On second thoughts, though, fossil fuels could be a problem, since natural resources need to be created from compressed dead biological life (ie from the prehistoric era, hence 'fossil fuels') - unless the planet actually had supported biological life at some point, which (given the fact that our solar system at least is entirely lifeless except for the Earth) they wouldn't. Except Mars perhaps - there might have been some life on Mars at some point - probably plants and bacteria (nothing intelligent - but perhaps the right kind of thing to create coal or oil).
However it might be possible that, in the future, different kinds of fuels will be needed to power cars, spaceships, power stations, etc. And that these fuels will be mineable on other planets.
In fact, the search for new sources of fuel and mineral resources will probably be what draws humans out into space travel, if anything. The optimism of space travel as a reach out to meet aliens or god, or whatever, which peaked in the 60s is pretty much gone (now that the reality of the danger and expense of funding space missions has been made well known - e.g. the Apollo disasters). It will be the pessimism of 'the Earth is fucked - there's nothing left, and we can't live here any more', that will motivate space travel, if at all.
In sci-fi novels and films, the idea of mining ships seems to be a enduring one: the Nostradamus in the Alien film is a mining ship and the Red Dwarf in the British sitcom of the same name is also a mining ship, for example. So the idea that one day we will have to look elsewhere for the natural resources is present in fiction at least - so perhaps it will become a reality?
Note: P.S. I neither believe in aliens, nor am I a member of the tinfoil hat brigade - I merely have read/viewed a lot of sci-fi. In the past. I am much cooler now.
I didn't write it, but thanks.
In anycase, you kinda missed the point. Fermi's paradox says that if it were possible for technology to advance to the point to allow interstellar travel we would see evidence that other species have done it.
Quote:
Fermi pointed out that an intelligent species that developed the sort of technology we have today, and kept on progressing, could be expected eventually to work out a way to travel from one star system to another; they would also leave traces that would be detectable from earth.

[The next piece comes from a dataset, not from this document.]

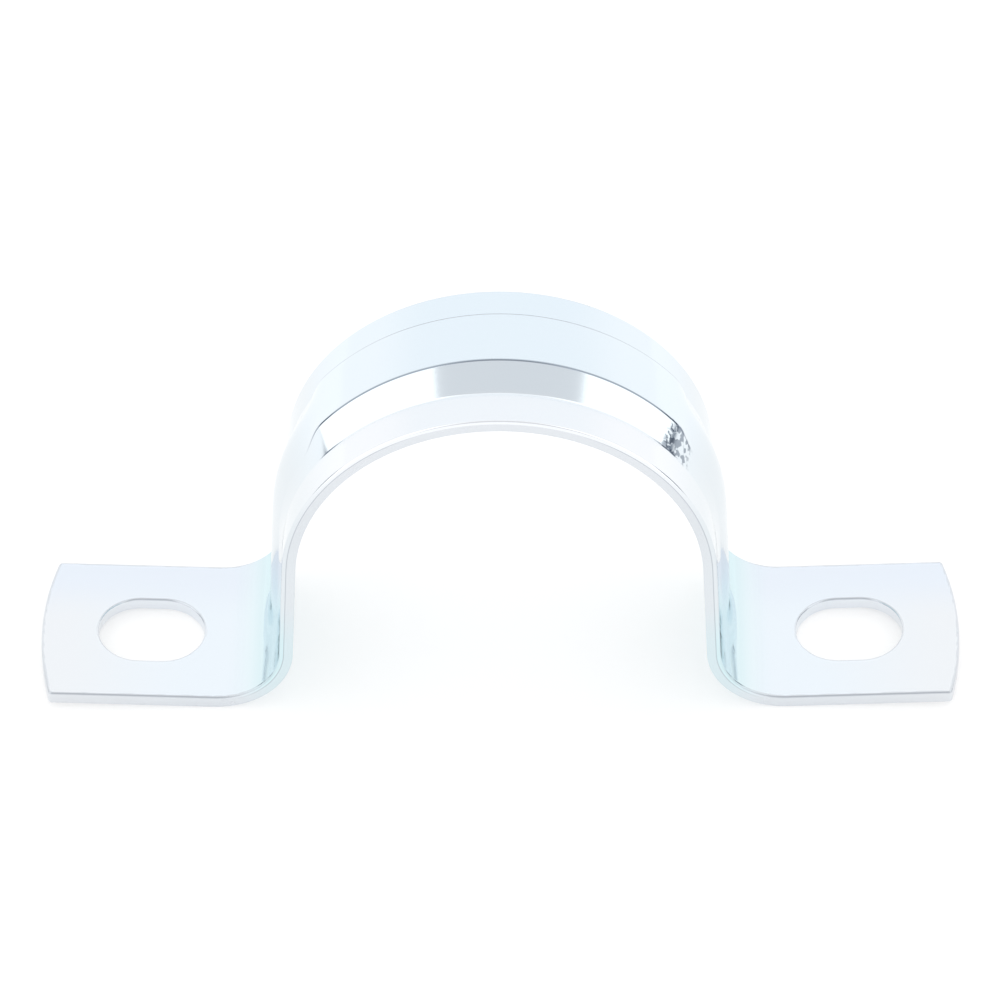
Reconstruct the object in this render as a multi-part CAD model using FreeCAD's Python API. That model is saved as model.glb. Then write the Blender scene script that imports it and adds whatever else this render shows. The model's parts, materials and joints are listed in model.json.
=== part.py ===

Even if interstellar travel proved to be slow and difficult, a species that developed starflight technology could colonize the entire galaxy in a few tens of millions of years – in other words, in a tiny fraction of the time the galaxy has been around. Given 400 billion chances to evolve a species capable of inventing interstellar travel, and 13 billion years to roll the dice, the chances are dizzyingly high that if it’s possible at all, at least one species would have managed the trick long before we came around, and it’s not much less probable that dozens or hundreds of species could have done it. If that’s the case, Fermi pointed out, where are they? And why haven’t we seen the least trace of their presence anywhere in the night sky?